## BEGIN DATA SHOWN

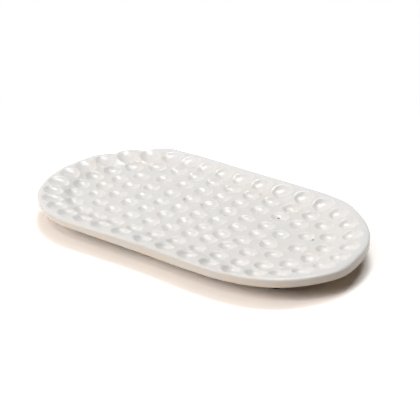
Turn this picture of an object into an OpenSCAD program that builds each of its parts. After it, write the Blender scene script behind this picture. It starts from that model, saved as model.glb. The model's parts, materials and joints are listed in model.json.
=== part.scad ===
// Soap dish: a shallow hand-made stoneware tray with rings of pressed dimples, standing on four
// stick-on rubber feet. Lengths are in millimetres. +Z is up, +X runs along the dish and +Y to its
// far side. The origin is on the table, under the middle of the dish.

/* [Dish] */
// Length of the dish over its rim
dish_l = 152; // [130:1:180]
// Width of the dish over its rim
dish_w = 85; // [75:1:100]
// Thickness of the clay at the edge of the rim
edge_t = 3.9; // [3.2:0.1:5]
// Thickness of the clay under the middle of the tray
base_t = 4; // [3:0.1:6]
// Depth of the foot of the slope below the rim
tray_d = 2.9; // [2:0.1:4]
// Further fall of the floor, from the foot of the slope to the middle
sag_d = 0.9; // [0.2:0.1:1.5]
// Width of the level lip between the edge and the slope
lip_w = 2.5; // [1.5:0.1:5]
// Width of the slope between the lip and the floor
slope_w = 14; // [8:0.5:18]
// Distance from the edge to the flat underside
base_inset = 10.5; // [6:0.1:14]
// Radius of the rim's upper arris
top_round = 1; // [0.4:0.1:1.4]
// Radius of the rim's lower arris
low_round = 1.2; // [0.4:0.1:1.6]

/* [Dimples] */
// Width of a dimple at its mouth
dimple_w = 8.2; // [5:0.1:8.6]
// Depth of a dimple
dimple_d = 1.5; // [0.6:0.1:2]
// Distance from the edge to the middle of the outer ring's dimples
ring_inset = 6.5; // [5.5:0.1:9]
// Distance between one ring and the next, before it is evened out
ring_gap = 9; // [8.8:0.1:12]
// Distance between dimples along the outer ring, before it is evened out
lap_pitch = 10; // [9.6:0.1:14]

/* [Feet] */
// Width of a rubber foot where it is stuck on
foot_w = 9.5; // [7:0.1:11]
// Height of a rubber foot
foot_h = 2.6; // [2:0.1:4]
// Amount by which a foot narrows on each side towards the table
foot_taper = 0.5; // [0.1:0.1:1]
// Radius of a foot's lower edge
foot_round = 0.7; // [0.3:0.1:1]
// Bare clay between a foot and the edge of the flat underside
foot_margin = 0.35; // [0.2:0.05:3]
// Turn of a foot about the middle of its round end, from the length of the dish
foot_turn = 46; // [30:1:60]
// Thickness of an adhesive disc
tape_t = 0.2; // [0.1:0.05:0.5]
// Margin of bare rubber round an adhesive disc
tape_margin = 0.3; // [0.1:0.1:1]

/* [Hidden] */
$fn = 96;

// Straight pieces in each curve of the section: the slope, the sagging floor, the flare underneath
// and an arris
slope_steps = 7;
floor_steps = 3;
flare_steps = 6;
arris_steps = 4;

// A dimple is cut by the cap of a ball inside a collar, which clears the mouth by this share
collar_share = 0.08;
// Height to which the collar stands above the clay
collar_h = 3;

// The rings were pressed by hand, from the outer one inwards. A start is the place of a ring's
// first dimple, as a share of the lap, clockwise from the middle of the far side. A drift is how
// far the dimples then stray along the lap, as shares of it: the cosine and sine parts of one wave
// round the ring, of two and of three.
start_shares = [-0.169, -0.201, -0.209, -0.223];
drift_shares = [
    [0.002, 0.010, 0.002, 0.004, -0.002, -0.004],
    [-0.004, 0.008, 0.002, 0.002, 0, -0.002],
    [-0.006, 0.008, 0.002, -0.002, 0.004, -0.002],
    [-0.006, 0.005, 0, -0.006, 0.004, 0]
];

end_r = dish_w / 2;
straight_l = dish_l - dish_w;
base_z = foot_h + tape_t;
rim_z = base_z + base_t + sag_d + tray_d;
edge_z = rim_z - edge_t;
slope_r = end_r - lip_w;
floor_r = slope_r - slope_w;
base_r = end_r - base_inset;

ring_count = round((end_r - ring_inset) / ring_gap);
ring_step = (end_r - ring_inset) / ring_count;
outer_lap = lap(end_r - ring_inset);
outer_count = round(outer_lap / lap_pitch);
fewer = round(2 * PI * ring_step / lap_pitch);
row_count = round(straight_l / lap_pitch);

foot_reach = base_r - foot_margin - foot_w / 2;

// Length of one lap of a ring that runs at a distance from the dish's long middle line
function lap(reach) = 2 * straight_l + 2 * PI * reach;

// Place on such a ring, a share of a lap clockwise from the middle of its far side, with the
// bearing of the outward direction there
function place(reach, share) =
    let (
        way = lap(reach) * (share - floor(share)),
        half = straight_l / 2,
        bend = PI * reach
    )
    way < half ? [way, reach, 90]
    : way < half + bend ? on_end(reach, half, 90 - (way - half) / reach * 180 / PI)
    : way < half + bend + straight_l ? [half - (way - half - bend), -reach, -90]
    : way < half + 2 * bend + straight_l
        ? on_end(reach, -half, -90 - (way - half - bend - straight_l) / reach * 180 / PI)
    : [way - lap(reach), reach, 90];

function on_end(reach, middle_x, bearing) =
    [middle_x + reach * cos(bearing), reach * sin(bearing), bearing];

// How far a dimple strays along its lap, as a share of it
function drift(shares, share) =
    let (waves = len(shares) / 2)
    [for (w = [1:waves])
        shares[2 * w - 2] * cos(360 * w * share) + shares[2 * w - 1] * sin(360 * w * share)]
    * [for (w = [1:waves]) 1];

// A smooth step from 0 to 1
function ease(share) = (1 - cos(180 * max(0, min(1, share)))) / 2;

// Height of the tray's surface at a distance from the long middle line, and its slope as an angle
function tray_z(reach) =
    rim_z - tray_d * ease((slope_r - reach) / slope_w) - sag_d * max(0, 1 - pow(reach / base_r, 2));
function tray_angle(reach) =
    let (run = slope_w / slope_steps)
    atan2(tray_z(reach + run / 2) - tray_z(reach - run / 2), run);

// Height of the underside, a share of the way out along the flare
function flare_z(share) = base_z + (edge_z - base_z) * ease(share);

// Half of the section across the dish, from the long middle line out to the edge
half_section = concat(
    [[0, base_z]],
    [for (i = [0:flare_steps])
        let (share = i / flare_steps)
        [base_r + (end_r - low_round - base_r) * share, flare_z(share)]],
    [for (i = [1:arris_steps])
        let (turn = 90 * i / arris_steps)
        [end_r - low_round + low_round * sin(turn), edge_z + low_round - low_round * cos(turn)]],
    [for (i = [0:arris_steps])
        let (turn = 90 * i / arris_steps)
        [end_r - top_round + top_round * cos(turn), rim_z - top_round + top_round * sin(turn)]],
    [for (i = [0:slope_steps])
        let (reach = slope_r - slope_w * i / slope_steps)
        [reach, tray_z(reach)]],
    [for (i = [1:floor_steps])
        let (reach = floor_r * (1 - i / floor_steps))
        [reach, tray_z(reach)]]
);

module dish_body() {
    color([0.9, 0.89, 0.87])
    difference() {
        slab();
        dimples();
    }
}

// The bent slab: two half-turned ends and the straight stretch between them
module slab() {
    for (side = [-1, 1])
        translate([side * straight_l / 2, 0, 0])
        rotate([0, 0, -90 * side])
        rotate_extrude(angle = 180)
            polygon(half_section);
    rotate([90, 0, 90])
    linear_extrude(straight_l, center = true)
        for (side = [0, 1])
        mirror([side, 0])
            polygon(half_section);
}

// Every dimple of the rings, and the row along the middle
module dimples() {
    for (ring = [0:ring_count - 1]) {
        reach = end_r - ring_inset - ring_step * ring;
        count = outer_count - fewer * ring;
        for (i = [0:count - 1]) {
            share = start_shares[ring % len(start_shares)] + i / count;
            shares = drift_shares[ring % len(drift_shares)];
            spot = place(reach, share + drift(shares, share));
            translate([spot[0], spot[1], tray_z(reach)])
            rotate([0, 0, spot[2]])
            rotate([0, -tray_angle(reach), 0])
                dimple_cutter();
        }
    }
    for (i = [0:row_count - 1])
        translate([(i - (row_count - 1) / 2) * lap_pitch, 0, tray_z(0)])
            dimple_cutter();
}

// The cap of a ball that meets the clay in a circle of the dimple's width
module dimple_cutter() {
    ball_r = (pow(dimple_w / 2, 2) + pow(dimple_d, 2)) / (2 * dimple_d);
    rotate_extrude()
    intersection() {
        translate([0, ball_r - dimple_d])
            circle(ball_r);
        translate([0, -dimple_d])
            square([dimple_w / 2 * (1 + collar_share), dimple_d + collar_h]);
    }
}

// Places a foot's or a disc's own solid under one quarter of the dish
module at_foot(side_x, side_y) {
    translate([
        side_x * (straight_l / 2 + foot_reach * cos(foot_turn)),
        side_y * foot_reach * sin(foot_turn),
        0
    ])
        children();
}

module foot() {
    top_r = foot_w / 2;
    low_r = top_r - foot_taper;
    color([0.09, 0.09, 0.1])
    rotate_extrude()
        polygon(concat(
            [[0, foot_h], [0, 0]],
            [for (i = [0:arris_steps])
                let (turn = 90 * i / arris_steps)
                [low_r - foot_round + foot_round * sin(turn), foot_round - foot_round * cos(turn)]],
            [[top_r, foot_h]]
        ));
}

module tape() {
    color([0.75, 0.75, 0.72])
    translate([0, 0, foot_h])
        cylinder(d = foot_w - 2 * tape_margin, h = tape_t);
}

dish_body();
at_foot(1, -1) foot();  // foot_near_right
at_foot(-1, -1) foot();  // foot_near_left
at_foot(1, 1) foot();  // foot_far_right
at_foot(-1, 1) foot();  // foot_far_left
at_foot(1, -1) tape();  // tape_near_right
at_foot(-1, -1) tape();  // tape_near_left
at_foot(1, 1) tape();  // tape_far_right
at_foot(-1, 1) tape();  // tape_far_left
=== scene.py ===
"""Soap dish: the finished look of a hand-made stoneware tray on four stick-on rubber feet.

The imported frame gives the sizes. The dish is one glazed slab whose dimples are pressed by a
Geometry Nodes tree. The feet are turned from one section, and another tree seats each at its
place. Lengths are in metres, +Z is up, +X runs along the dish and +Y to its far side.
"""

import json
import logging
import math
from dataclasses import dataclass, field
from enum import Enum

import bmesh
import bpy
import numpy as np
from mathutils import Matrix, Vector

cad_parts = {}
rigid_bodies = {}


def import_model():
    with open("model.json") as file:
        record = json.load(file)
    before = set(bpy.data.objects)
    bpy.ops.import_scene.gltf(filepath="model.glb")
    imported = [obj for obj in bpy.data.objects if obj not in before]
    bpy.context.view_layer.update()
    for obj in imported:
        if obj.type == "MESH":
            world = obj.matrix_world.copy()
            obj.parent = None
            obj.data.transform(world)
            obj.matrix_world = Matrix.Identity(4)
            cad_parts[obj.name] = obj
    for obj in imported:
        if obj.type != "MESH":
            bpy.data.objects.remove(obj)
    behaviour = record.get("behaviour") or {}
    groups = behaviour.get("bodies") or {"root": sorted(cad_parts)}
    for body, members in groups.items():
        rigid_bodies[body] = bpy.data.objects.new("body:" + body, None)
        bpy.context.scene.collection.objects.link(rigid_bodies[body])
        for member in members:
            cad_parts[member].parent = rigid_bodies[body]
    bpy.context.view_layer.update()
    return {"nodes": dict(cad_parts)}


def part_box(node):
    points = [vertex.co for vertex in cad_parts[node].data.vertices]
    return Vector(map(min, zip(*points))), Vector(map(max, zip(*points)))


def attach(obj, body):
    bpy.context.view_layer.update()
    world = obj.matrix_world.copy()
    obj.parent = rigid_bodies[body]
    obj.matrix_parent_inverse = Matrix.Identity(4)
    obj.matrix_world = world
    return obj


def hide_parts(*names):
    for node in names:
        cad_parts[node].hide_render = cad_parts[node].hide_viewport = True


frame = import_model()

LOG = logging.getLogger("soap_dish")
MM = 0.001
ROOT = "root"
PHOTO_SIDE = 420


class Slot(Enum):
    """The record's material slots."""

    GLAZE = "glazed_stoneware"
    RUBBER = "foot_rubber"
    FILM = "adhesive_film"


class Kind(Enum):
    """The kinds of value that a node group's socket or a mesh's attribute holds."""

    NUMBER = ("NodeSocketFloat", "FLOAT")
    VECTOR = ("NodeSocketVector", "FLOAT_VECTOR")
    OBJECT = ("NodeSocketObject", None)
    MATERIAL = ("NodeSocketMaterial", None)
    GEOMETRY = ("NodeSocketGeometry", None)
    COLOUR = ("NodeSocketColor", "FLOAT_COLOR")

    @property
    def socket(self) -> str:
        """The name of the socket's type."""
        return self.value[0]

    @property
    def data(self) -> str:
        """The name of the attribute's data type."""
        return self.value[1]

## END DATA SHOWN

Emit only the lines from the one containing "dish_body();" through the one containing "obj.data.transform(world)", copied exactly.

dish_body();
at_foot(1, -1) foot();  // foot_near_right
at_foot(-1, -1) foot();  // foot_near_left
at_foot(1, 1) foot();  // foot_far_right
at_foot(-1, 1) foot();  // foot_far_left
at_foot(1, -1) tape();  // tape_near_right
at_foot(-1, -1) tape();  // tape_near_left
at_foot(1, 1) tape();  // tape_far_right
at_foot(-1, 1) tape();  // tape_far_left
=== scene.py ===
"""Soap dish: the finished look of a hand-made stoneware tray on four stick-on rubber feet.

The imported frame gives the sizes. The dish is one glazed slab whose dimples are pressed by a
Geometry Nodes tree. The feet are turned from one section, and another tree seats each at its
place. Lengths are in metres, +Z is up, +X runs along the dish and +Y to its far side.
"""

import json
import logging
import math
from dataclasses import dataclass, field
from enum import Enum

import bmesh
import bpy
import numpy as np
from mathutils import Matrix, Vector

cad_parts = {}
rigid_bodies = {}


def import_model():
    with open("model.json") as file:
        record = json.load(file)
    before = set(bpy.data.objects)
    bpy.ops.import_scene.gltf(filepath="model.glb")
    imported = [obj for obj in bpy.data.objects if obj not in before]
    bpy.context.view_layer.update()
    for obj in imported:
        if obj.type == "MESH":
            world = obj.matrix_world.copy()
            obj.parent = None
            obj.data.transform(world)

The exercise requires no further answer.